Bundeswirtschaftsminister Rösler wird unmittelbar vor dem Koalitionsgipfel am 21. Oktober die Prognose seines Hauses vorlegen. Er hatte ebenfalls bereits Korrekturen angekündigt. Im jüngsten Monatsbericht des Ministeriums heißt es zu den Folgen der Finanzkrise: Die wirtschaftlichen Risiken hätten sich "in den letzten Wochen merklich erhöht und die Zukunftserwartungen bei Investoren und Konsumenten eingetrübt".

Die Einzelhändler bangen deshalb bereits um ihr Weihnachtsgeschäft - trotz gestiegener Einkommen der Bundesbürger. Dies geht aus dem Handelsbarometer hervor, das die Unternehmensberatung Ernst & Young am Mittwoch veröffentlichte. Danach befürchten etwa zwei Drittel der befragten Einzelhändler, dass die Schuldenkrise die Kauflaune der Verbraucher trüben oder erheblich beeinträchtigen könnte.

Bei den Stahlproduzenten, die Anfang des Jahres noch stark vom Boom der deutschen Auto- und Maschinenbauer profitierten, gehen die Aufträge bereits zurück. Hans Jürgen Kerkhoff, Präsident der Wirtschaftsvereinigung Stahl, ist aber überzeugt, dass es sich nur um einen "vorübergehenden Dämpfer" handelt, der 2012 wieder überwunden wird. Eine Rezession oder gar einen Absturz wie im Herbst 2012 hält der Verbandschef für unwahrscheinlich.

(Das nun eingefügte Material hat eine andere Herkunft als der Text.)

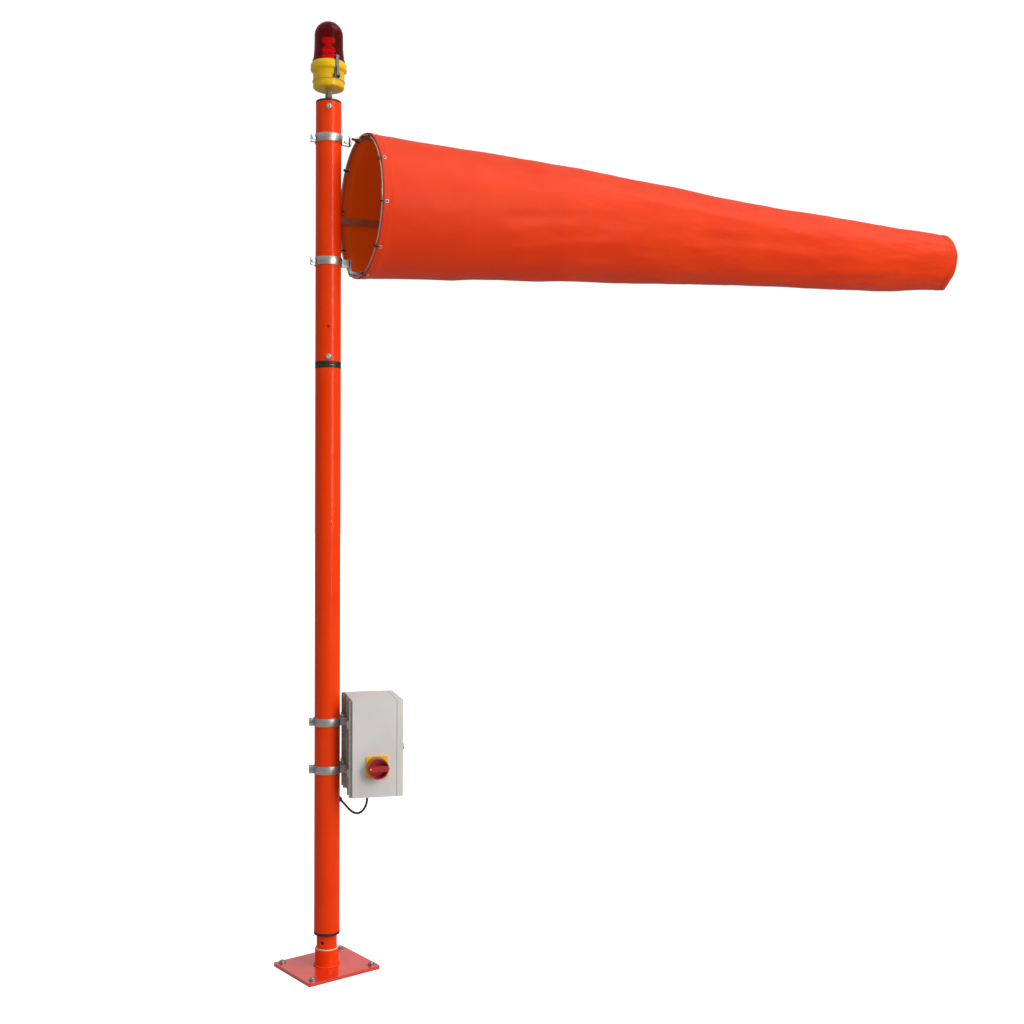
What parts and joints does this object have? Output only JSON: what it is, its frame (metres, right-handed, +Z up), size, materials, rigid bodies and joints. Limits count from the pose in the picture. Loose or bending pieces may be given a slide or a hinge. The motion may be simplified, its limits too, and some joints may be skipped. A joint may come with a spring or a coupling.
{
  "type": "windsock with pole",
  "caption": "Orange windsock in a hooped basket on a head that turns on a steel mast with a base plate, a red obstruction light on top and a grey switch box clamped below.",
  "frame": {"origin": "centre of the base plate's underside, on the mast's axis", "axes": "+Z up along the mast; X and Y along the base plate's edges; the sock points 14 degrees and the switch box's door faces 24 degrees from +X towards -Y at rest"},
  "size_m": [2.4848, 0.8684, 2.833],
  "materials": {
    "orange_paint": "glossy aviation orange powder coat",
    "sealant": "cream joint sealant",
    "zinc_steel": "zinc plated, bluish",
    "stainless": "bright stainless steel",
    "black_nylon": "black nylon",
    "black_rubber": "black rubber",
    "cable_sheath": "black cable sheath",
    "bearing_bronze": "oiled bronze",
    "yellow_plastic": "glossy signal yellow",
    "red_plastic": "glossy signal red",
    "red_lens": "transparent ruby red",
    "lamp_white": "off-white lamp cluster",
    "copper_wire": "thin coppery wire",
    "box_paint": "light grey fine-texture powder coat",
    "grey_plastic": "grey polyamide",
    "sock_fabric": "orange-red coated polyester"
  },
  "bodies": {
    "mast": {"base_plate": "orange_paint", "base_socket": "orange_paint", "socket_seal": "sealant", "anchor_washers": "zinc_steel", "anchor_nuts": "zinc_steel", "inner_mast": "orange_paint", "foot_ring": "black_nylon", "lower_tube": "orange_paint", "stator_ring": "black_nylon", "thrust_washer": "bearing_bronze", "mast_plug": "zinc_steel", "beacon_stem": "stainless", "beacon_base": "yellow_plastic", "beacon_gasket": "black_rubber", "beacon_lens": "red_lens", "beacon_lamp": "lamp_white", "beacon_tether": "copper_wire", "latch_feet": "stainless", "box_clamps_near": "stainless", "box_clamps_far": "stainless", "box_clamp_bolts": "zinc_steel", "box_rails": "stainless", "rail_bolts": "zinc_steel", "box_body": "box_paint", "gear_plate": "zinc_steel", "din_rail": "zinc_steel", "terminal_block": "grey_plastic", "power_unit": "black_nylon", "hinge_pins": "stainless", "switch_body": "black_nylon", "switch_plate": "yellow_plastic", "mast_grommet": "black_rubber", "cable": "cable_sheath", "box_gland": "black_nylon", "riser_cable": "cable_sheath"},
    "head": {"head_sleeve": "orange_paint", "rotor_ring": "black_nylon", "head_bush": "black_nylon", "head_cap": "black_nylon", "head_screws": "stainless", "sock_clamps_near": "stainless", "sock_clamps_far": "stainless", "sock_clamp_bolts": "zinc_steel", "bracket_upper": "stainless", "bracket_lower": "stainless", "mouth_hoop": "stainless", "rear_hoop": "stainless", "basket_struts": "stainless", "basket_bolts": "zinc_steel", "eyelets": "stainless", "ties": "black_nylon", "sock_collar": "sock_fabric"},
    "sock": {"sock_front": "sock_fabric", "sock_back": "sock_fabric"},
    "door": {"door": "box_paint", "door_gasket": "black_rubber"},
    "lock": {"door_lock": "stainless"},
    "knob": {"switch_knob": "red_plastic"},
    "latch_near": {"latch_near": "stainless"},
    "latch_far": {"latch_far": "stainless"}
  },
  "joints": [
    {"name": "head_swivel", "type": "hinge", "parent": "mast", "child": "head", "pos_m": [0, 0, 1.8045], "axis": [0, 0, 1], "continuous": true},
    {"name": "sock_droop", "type": "hinge", "parent": "head", "child": "sock", "pos_m": [0.40005, -0.09974, 2.0895], "axis": [0.2419, 0.9703, 0], "range_deg": [0, 70]},
    {"name": "door_swing", "type": "hinge", "parent": "mast", "child": "door", "pos_m": [0.22019, 0.01636, 0.667], "axis": [0, 0, 1], "range_deg": [0, 120]},
    {"name": "lock_turn", "type": "hinge", "parent": "door", "child": "lock", "pos_m": [0.15951, -0.15312, 0.667], "axis": [0.9135, -0.4067, 0], "range_deg": [0, 90]},
    {"name": "knob_turn", "type": "hinge", "parent": "mast", "child": "knob", "pos_m": [0.08103, -0.14992, 0.614], "axis": [-0.4067, -0.9135, 0], "range_deg": [0, 90]},
    {"name": "latch_near_swing", "type": "hinge", "parent": "mast", "child": "latch_near", "pos_m": [-0.00291, -0.05542, 2.66], "axis": [0.9986, -0.0523, 0], "range_deg": [0, 70]},
    {"name": "latch_far_swing", "type": "hinge", "parent": "mast", "child": "latch_far", "pos_m": [0.00291, 0.05542, 2.66], "axis": [-0.9986, 0.0523, 0], "range_deg": [0, 70]}
  ]
}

Wegen des abgekühlten Klimas hatten in den letzten Monaten alle Wirtschaftsforschungsinstitute ihre Prognosen auch für dieses Jahr nach unten geschraubt. Die Herbstgutachter rechnen nun noch mit einem Plus von 2,9 Prozent und begründen dies mit dem guten Start Anfang des Jahres. Die meisten Voraussagen bewegen sich um die Drei-Prozent-Marke.

Die sogenannte Gemeinschaftsdiagnose wird erstellt vom Rheinisch-Westfälischen Institut für Wirtschaftsforschung (RWI) Essen, dem Institut für Wirtschaftsforschung (ifo) München, dem Institut für Weltwirtschaft (IfW) Kiel und dem Institut für Wirtschaftsforschung (IWH) Halle. Es dient auch als Arbeitsgrundlage für die nächste Steuerschätzung der Bundesregierung Anfang November. Dabei werden die Steuereinnahmen für das laufende und das nächste Jahr hochgerechnet.